Im Detail verschlechterte sich das Geschäftsklima in allen betrachteten Wirtschaftsbereichen deutlich. Das Ifo-Geschäftsklima gilt als Deutschlands wichtigster konjunktureller Frühindikator.

„Deutsche Wirtschaft befindet sich bereits im Abschwung“

Auf der deutschen Wirtschaft lasten gegenwärtig mehrere Entwicklungen. Am schwersten dürften die Gefahr einer Erdgaskrise, anhaltende Lieferprobleme im Außenhandel und die hohe Inflation wiegen. Hinzu kommen steigende Kapitalmarktzinsen, die die Kreditkosten der Unternehmen und Verbraucher erhöhen und damit die Investitions- und Konsumfreude dämpfen. Die Europäische Zentralbank (EZB) hatte vergangene Woche erstmals seit elf Jahren ihre Leitzinsen angehoben. Viele andere Zentralbanken befinden sich schon deutlich länger auf Zinserhöhungskurs.

Bankvolkswirte kommentierten die Ifo-Umfrage wenig hoffnungsvoll. „Eine Rezession lässt sich kaum vermeiden“, sagte Thomas Gitzel, Chefökonom der VP Bank. Die Belastungen aus hoher Inflation, drohender Energiekrise und Lieferkettenschwierigkeiten seien zu viel.

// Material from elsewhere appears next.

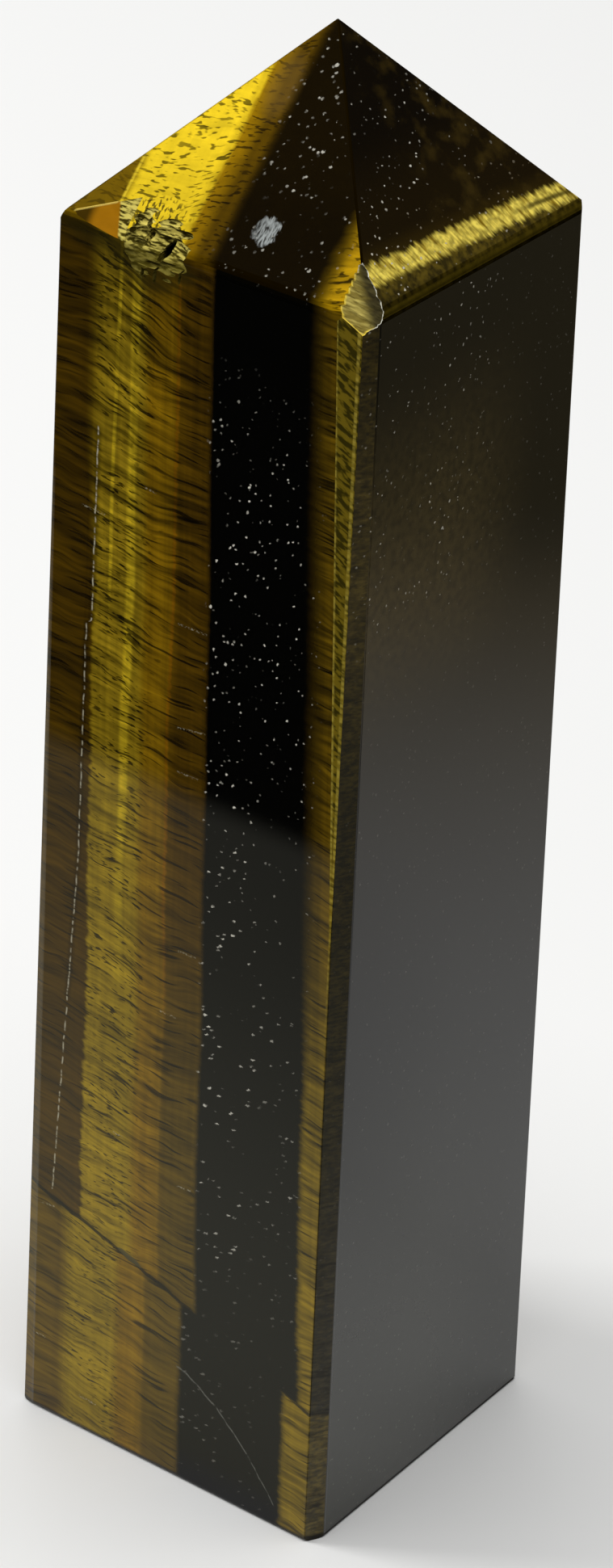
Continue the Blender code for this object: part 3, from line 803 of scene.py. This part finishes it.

Jörg Krämer, Chefvolkswirt der Commerzbank, sagte: „Alles in allem dürfte sich die deutsche Wirtschaft bereits in einem Abschwung befinden.“ Wie schlimm es am Ende komme, liege vor allem in den Händen von Russlands Präsident Wladimir Putin. „Käme es zu einem kompletten Stopp der Gaslieferungen, wäre eine tiefe Rezession unvermeidlich.“

Rückläufige Auftragslage am Bau

Verschlechtert haben sich auch die Aussichten für das Baugewerbe in Deutschland. „Die Inflation schlägt hierzulande mehr und mehr durch und treibt die Preise für Energie und Baumaterial“, sagt Felix Pakleppa, Hauptgeschäftsführer Zentralverband Deutsches Baugewerbe. „Gleichzeitig klettern die Bauzinsen. Es ist keine Überraschung, dass im Mai dieses Jahres die Bauaufträge im Vorjahresvergleich nun deutlich um 7,5 Prozent gesunken sind.“

Von Januar bis Mai gab es bei den Auftragseingängen gegenüber 2021 real ein Minus von 1,7 Prozent. „Das sind düstere Aussichten“, sagt Pakleppa. Aktuell hätten die Unternehmen noch viel zu tun. „Wie lange dieser Trend anhält, kann aber keiner sagen. Eine zunehmende Verunsicherung ist bei vielen Bauherren und Investoren angesichts der Preisentwicklungen zu spüren, hören wir“, so der Verbandschef. Auch die Baugenehmigungen seien zuletzt zurückgegangen.